- **Given data**

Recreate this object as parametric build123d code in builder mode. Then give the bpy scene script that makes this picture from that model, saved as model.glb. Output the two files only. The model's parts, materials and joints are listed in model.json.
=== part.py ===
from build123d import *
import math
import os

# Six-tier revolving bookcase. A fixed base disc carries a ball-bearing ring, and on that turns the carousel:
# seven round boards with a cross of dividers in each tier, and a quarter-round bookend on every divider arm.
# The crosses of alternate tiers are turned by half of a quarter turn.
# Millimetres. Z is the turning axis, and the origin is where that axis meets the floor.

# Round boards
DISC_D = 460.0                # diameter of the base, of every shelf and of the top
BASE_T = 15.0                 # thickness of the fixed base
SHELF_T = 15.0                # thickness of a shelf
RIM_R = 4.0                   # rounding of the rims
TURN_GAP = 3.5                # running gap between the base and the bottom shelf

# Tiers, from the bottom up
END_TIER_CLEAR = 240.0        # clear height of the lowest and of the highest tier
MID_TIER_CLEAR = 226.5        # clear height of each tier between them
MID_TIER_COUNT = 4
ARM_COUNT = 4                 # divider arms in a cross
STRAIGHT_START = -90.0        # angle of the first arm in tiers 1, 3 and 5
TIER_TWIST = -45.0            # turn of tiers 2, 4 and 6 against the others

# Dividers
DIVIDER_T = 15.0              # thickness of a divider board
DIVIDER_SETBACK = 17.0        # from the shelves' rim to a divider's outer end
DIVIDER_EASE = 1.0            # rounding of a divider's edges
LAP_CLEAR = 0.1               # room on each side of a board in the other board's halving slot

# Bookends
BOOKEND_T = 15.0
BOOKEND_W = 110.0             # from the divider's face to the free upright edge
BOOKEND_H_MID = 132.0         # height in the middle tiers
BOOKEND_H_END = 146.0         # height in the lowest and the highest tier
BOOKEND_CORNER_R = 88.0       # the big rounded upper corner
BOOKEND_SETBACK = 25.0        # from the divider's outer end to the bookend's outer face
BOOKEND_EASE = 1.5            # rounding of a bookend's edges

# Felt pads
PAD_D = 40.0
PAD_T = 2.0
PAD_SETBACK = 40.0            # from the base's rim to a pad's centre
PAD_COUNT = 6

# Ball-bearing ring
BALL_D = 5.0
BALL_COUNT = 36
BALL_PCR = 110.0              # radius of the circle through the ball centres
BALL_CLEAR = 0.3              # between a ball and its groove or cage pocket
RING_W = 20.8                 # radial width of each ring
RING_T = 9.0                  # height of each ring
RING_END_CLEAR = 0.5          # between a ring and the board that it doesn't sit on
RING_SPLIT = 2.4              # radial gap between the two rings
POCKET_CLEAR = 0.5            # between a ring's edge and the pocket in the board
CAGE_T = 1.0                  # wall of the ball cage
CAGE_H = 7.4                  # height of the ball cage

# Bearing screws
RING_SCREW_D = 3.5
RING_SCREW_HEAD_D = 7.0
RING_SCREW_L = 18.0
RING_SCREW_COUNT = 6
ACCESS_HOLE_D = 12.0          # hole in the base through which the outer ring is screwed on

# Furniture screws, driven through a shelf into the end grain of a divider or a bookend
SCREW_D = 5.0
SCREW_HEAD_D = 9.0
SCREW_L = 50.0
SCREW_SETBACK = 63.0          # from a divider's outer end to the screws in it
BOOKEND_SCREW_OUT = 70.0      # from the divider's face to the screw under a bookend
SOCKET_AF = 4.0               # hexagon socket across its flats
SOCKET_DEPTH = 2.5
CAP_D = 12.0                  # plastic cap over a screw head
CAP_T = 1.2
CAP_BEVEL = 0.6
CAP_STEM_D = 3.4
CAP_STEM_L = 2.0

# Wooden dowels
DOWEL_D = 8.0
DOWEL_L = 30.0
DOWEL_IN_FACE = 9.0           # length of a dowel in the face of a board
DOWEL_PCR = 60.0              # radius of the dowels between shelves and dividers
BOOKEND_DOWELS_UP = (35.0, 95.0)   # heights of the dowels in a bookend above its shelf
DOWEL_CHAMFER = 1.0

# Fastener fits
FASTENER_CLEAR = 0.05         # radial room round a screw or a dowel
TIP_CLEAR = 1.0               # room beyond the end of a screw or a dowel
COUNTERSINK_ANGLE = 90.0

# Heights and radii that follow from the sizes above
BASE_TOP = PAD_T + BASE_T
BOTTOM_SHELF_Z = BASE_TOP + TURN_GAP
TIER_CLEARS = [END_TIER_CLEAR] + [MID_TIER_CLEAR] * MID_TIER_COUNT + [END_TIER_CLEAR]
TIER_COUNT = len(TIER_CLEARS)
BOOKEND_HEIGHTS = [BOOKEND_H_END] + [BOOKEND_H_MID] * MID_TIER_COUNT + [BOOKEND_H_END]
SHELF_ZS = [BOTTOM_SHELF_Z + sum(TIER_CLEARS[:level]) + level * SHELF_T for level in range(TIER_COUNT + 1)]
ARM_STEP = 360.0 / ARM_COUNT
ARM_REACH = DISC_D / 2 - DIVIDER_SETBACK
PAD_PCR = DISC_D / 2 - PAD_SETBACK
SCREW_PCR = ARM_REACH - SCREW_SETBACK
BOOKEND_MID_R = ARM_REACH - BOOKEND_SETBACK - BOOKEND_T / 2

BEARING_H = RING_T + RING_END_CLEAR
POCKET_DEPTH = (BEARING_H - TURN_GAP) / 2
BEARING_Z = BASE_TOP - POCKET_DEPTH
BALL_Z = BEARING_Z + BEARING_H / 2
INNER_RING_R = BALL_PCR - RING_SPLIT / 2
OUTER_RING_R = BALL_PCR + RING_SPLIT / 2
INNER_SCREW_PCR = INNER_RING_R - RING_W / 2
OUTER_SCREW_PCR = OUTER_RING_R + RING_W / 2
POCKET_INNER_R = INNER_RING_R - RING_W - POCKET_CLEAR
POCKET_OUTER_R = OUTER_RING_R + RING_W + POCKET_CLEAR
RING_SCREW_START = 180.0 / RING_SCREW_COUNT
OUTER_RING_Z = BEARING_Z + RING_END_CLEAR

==

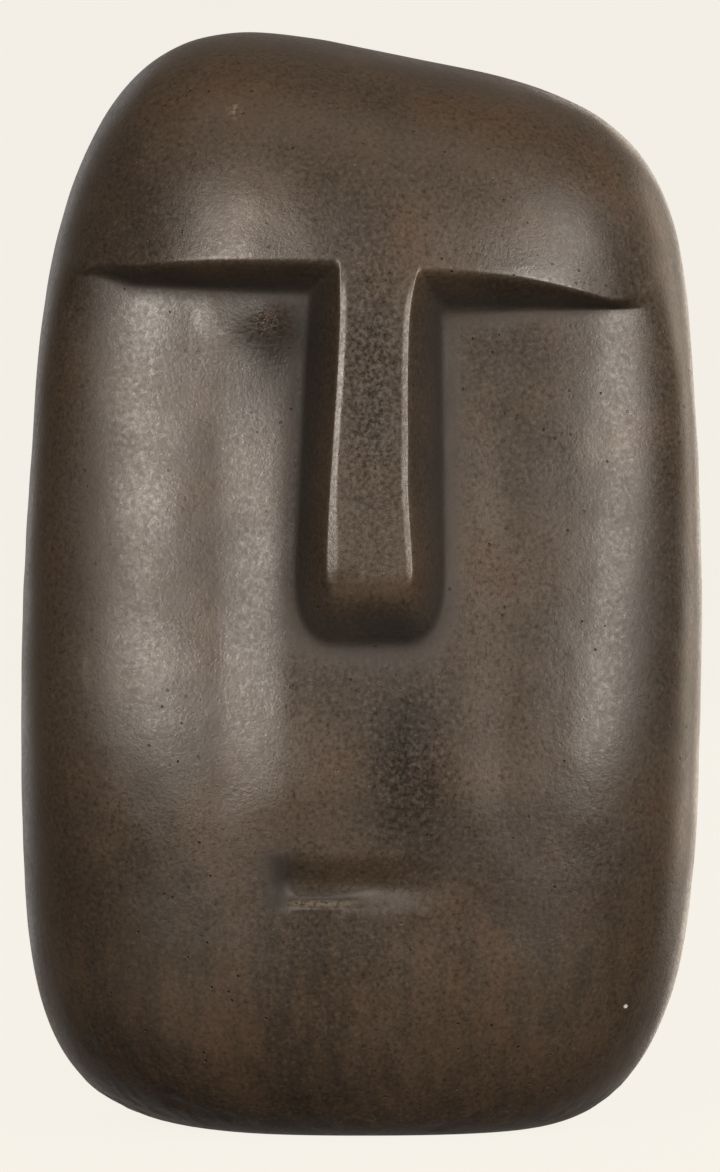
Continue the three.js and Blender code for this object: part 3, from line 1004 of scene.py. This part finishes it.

--

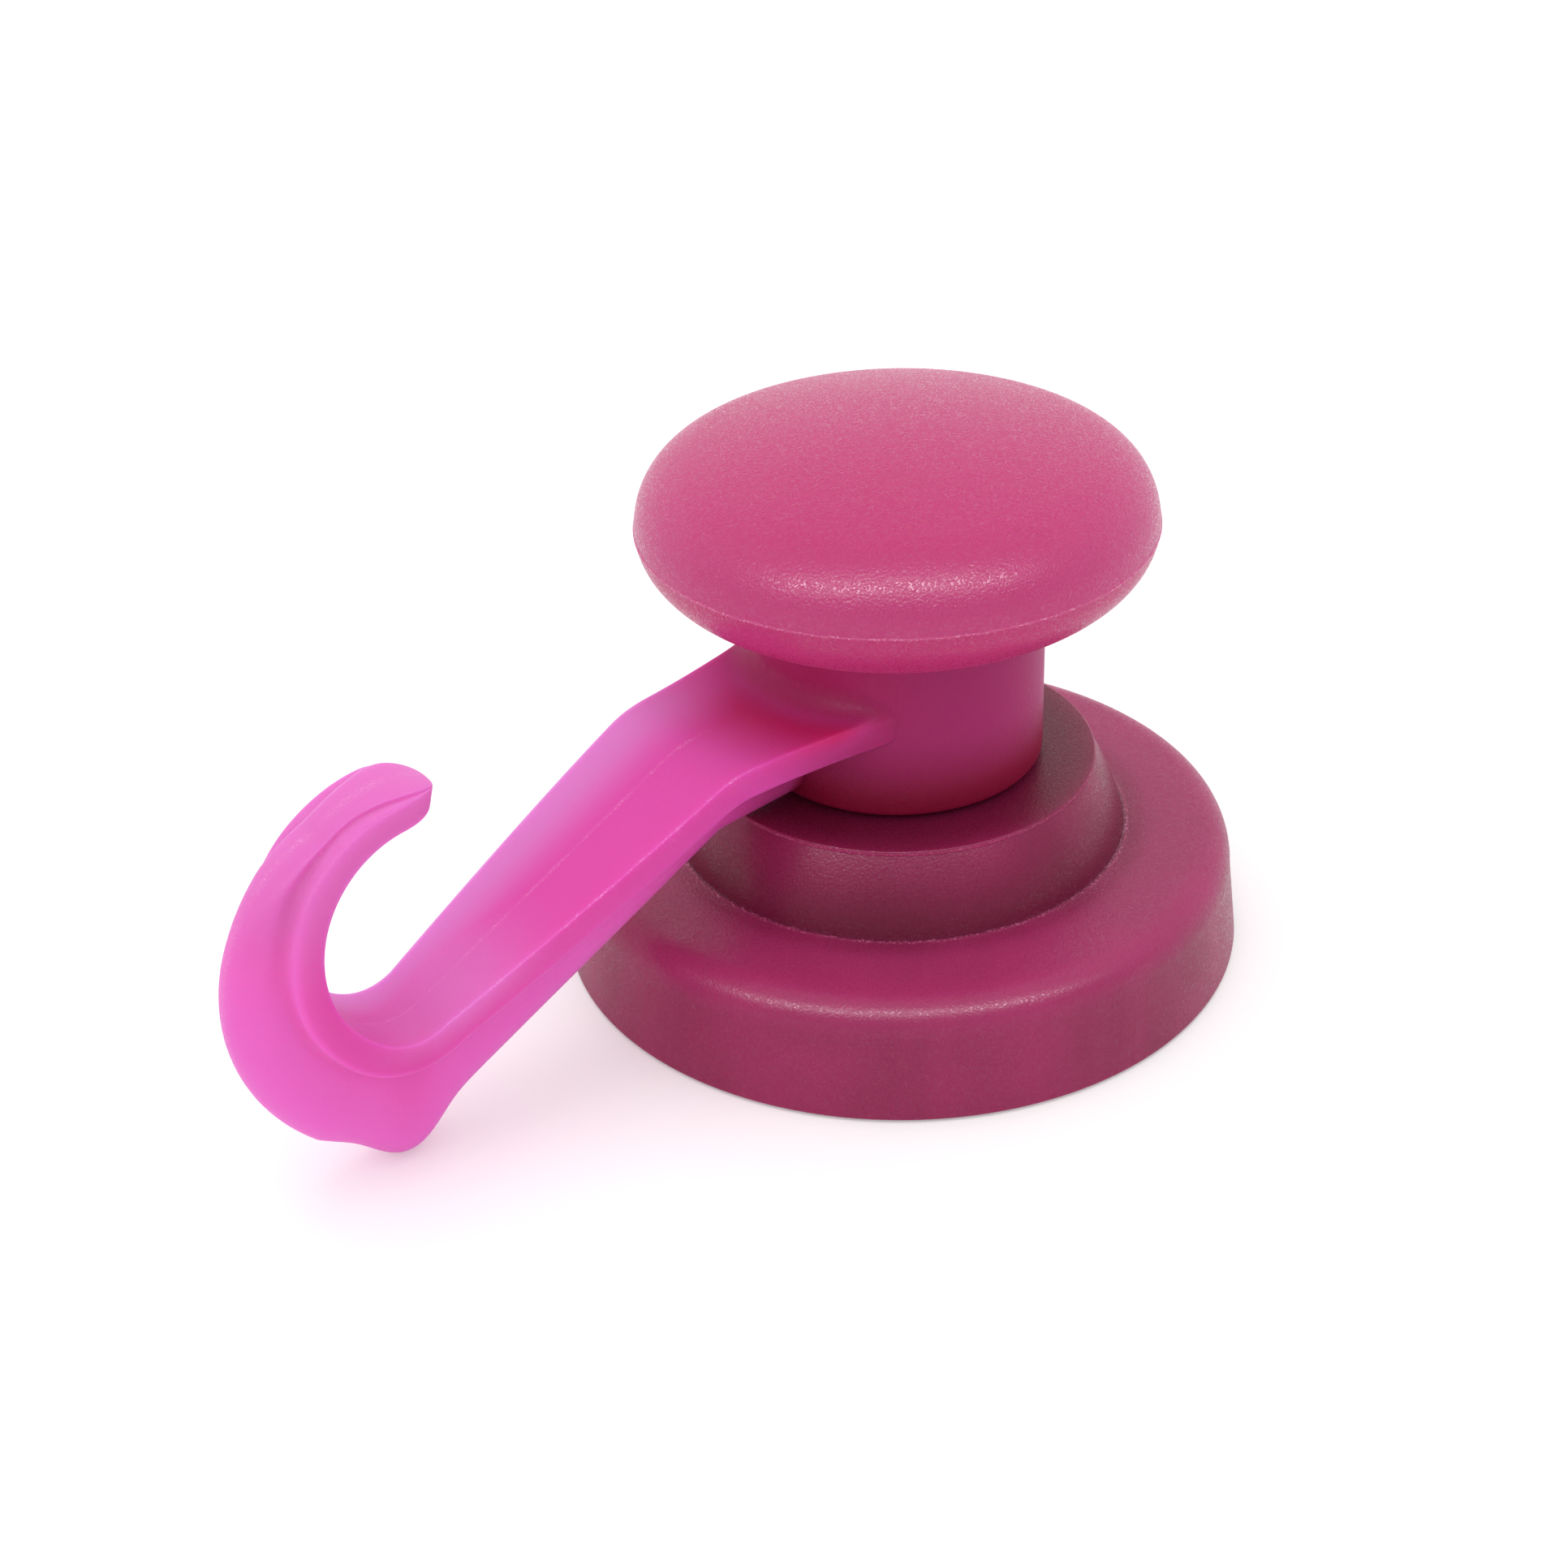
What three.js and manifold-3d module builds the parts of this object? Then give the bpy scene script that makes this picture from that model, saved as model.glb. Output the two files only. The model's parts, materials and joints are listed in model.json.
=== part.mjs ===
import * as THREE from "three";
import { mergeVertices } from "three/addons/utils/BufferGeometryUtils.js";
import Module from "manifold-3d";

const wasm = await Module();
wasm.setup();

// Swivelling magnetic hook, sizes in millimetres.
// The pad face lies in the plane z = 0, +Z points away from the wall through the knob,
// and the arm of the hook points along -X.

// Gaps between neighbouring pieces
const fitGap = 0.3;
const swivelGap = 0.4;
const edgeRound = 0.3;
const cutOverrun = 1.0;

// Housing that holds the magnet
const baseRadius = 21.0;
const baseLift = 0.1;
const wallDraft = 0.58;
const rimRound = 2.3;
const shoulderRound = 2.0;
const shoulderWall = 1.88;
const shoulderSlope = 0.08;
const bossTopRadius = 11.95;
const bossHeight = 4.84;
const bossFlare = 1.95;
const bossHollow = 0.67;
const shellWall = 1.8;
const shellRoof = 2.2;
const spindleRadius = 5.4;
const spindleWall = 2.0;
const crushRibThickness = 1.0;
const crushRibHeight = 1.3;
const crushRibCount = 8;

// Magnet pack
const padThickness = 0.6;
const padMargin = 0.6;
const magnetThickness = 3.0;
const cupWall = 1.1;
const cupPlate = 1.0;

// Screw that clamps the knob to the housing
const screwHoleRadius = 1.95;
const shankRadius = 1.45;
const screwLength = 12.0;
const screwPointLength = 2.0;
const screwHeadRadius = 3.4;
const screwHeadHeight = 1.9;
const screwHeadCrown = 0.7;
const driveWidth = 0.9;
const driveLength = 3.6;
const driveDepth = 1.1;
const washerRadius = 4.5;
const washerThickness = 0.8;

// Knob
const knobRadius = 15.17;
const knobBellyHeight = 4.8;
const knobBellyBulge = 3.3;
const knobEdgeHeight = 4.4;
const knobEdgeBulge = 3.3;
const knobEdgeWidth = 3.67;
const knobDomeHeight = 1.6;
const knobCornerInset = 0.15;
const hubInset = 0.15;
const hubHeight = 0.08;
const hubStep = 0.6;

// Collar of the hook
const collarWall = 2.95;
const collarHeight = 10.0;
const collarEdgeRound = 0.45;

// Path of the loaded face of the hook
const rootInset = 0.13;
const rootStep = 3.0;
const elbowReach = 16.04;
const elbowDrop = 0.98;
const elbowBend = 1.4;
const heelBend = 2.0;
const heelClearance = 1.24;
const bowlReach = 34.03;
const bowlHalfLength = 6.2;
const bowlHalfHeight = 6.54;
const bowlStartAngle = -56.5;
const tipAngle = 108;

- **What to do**
Return verbatim the lines that run from the line containing "Recreate this object" through the line containing "LAP_CLEAR = 0.1", inclusive.

- **Answer below**
Recreate this object as parametric build123d code in builder mode. Then give the bpy scene script that makes this picture from that model, saved as model.glb. Output the two files only. The model's parts, materials and joints are listed in model.json.
=== part.py ===
from build123d import *
import math
import os

# Six-tier revolving bookcase. A fixed base disc carries a ball-bearing ring, and on that turns the carousel:
# seven round boards with a cross of dividers in each tier, and a quarter-round bookend on every divider arm.
# The crosses of alternate tiers are turned by half of a quarter turn.
# Millimetres. Z is the turning axis, and the origin is where that axis meets the floor.

# Round boards
DISC_D = 460.0                # diameter of the base, of every shelf and of the top
BASE_T = 15.0                 # thickness of the fixed base
SHELF_T = 15.0                # thickness of a shelf
RIM_R = 4.0                   # rounding of the rims
TURN_GAP = 3.5                # running gap between the base and the bottom shelf

# Tiers, from the bottom up
END_TIER_CLEAR = 240.0        # clear height of the lowest and of the highest tier
MID_TIER_CLEAR = 226.5        # clear height of each tier between them
MID_TIER_COUNT = 4
ARM_COUNT = 4                 # divider arms in a cross
STRAIGHT_START = -90.0        # angle of the first arm in tiers 1, 3 and 5
TIER_TWIST = -45.0            # turn of tiers 2, 4 and 6 against the others

# Dividers
DIVIDER_T = 15.0              # thickness of a divider board
DIVIDER_SETBACK = 17.0        # from the shelves' rim to a divider's outer end
DIVIDER_EASE = 1.0            # rounding of a divider's edges
LAP_CLEAR = 0.1               # room on each side of a board in the other board's halving slot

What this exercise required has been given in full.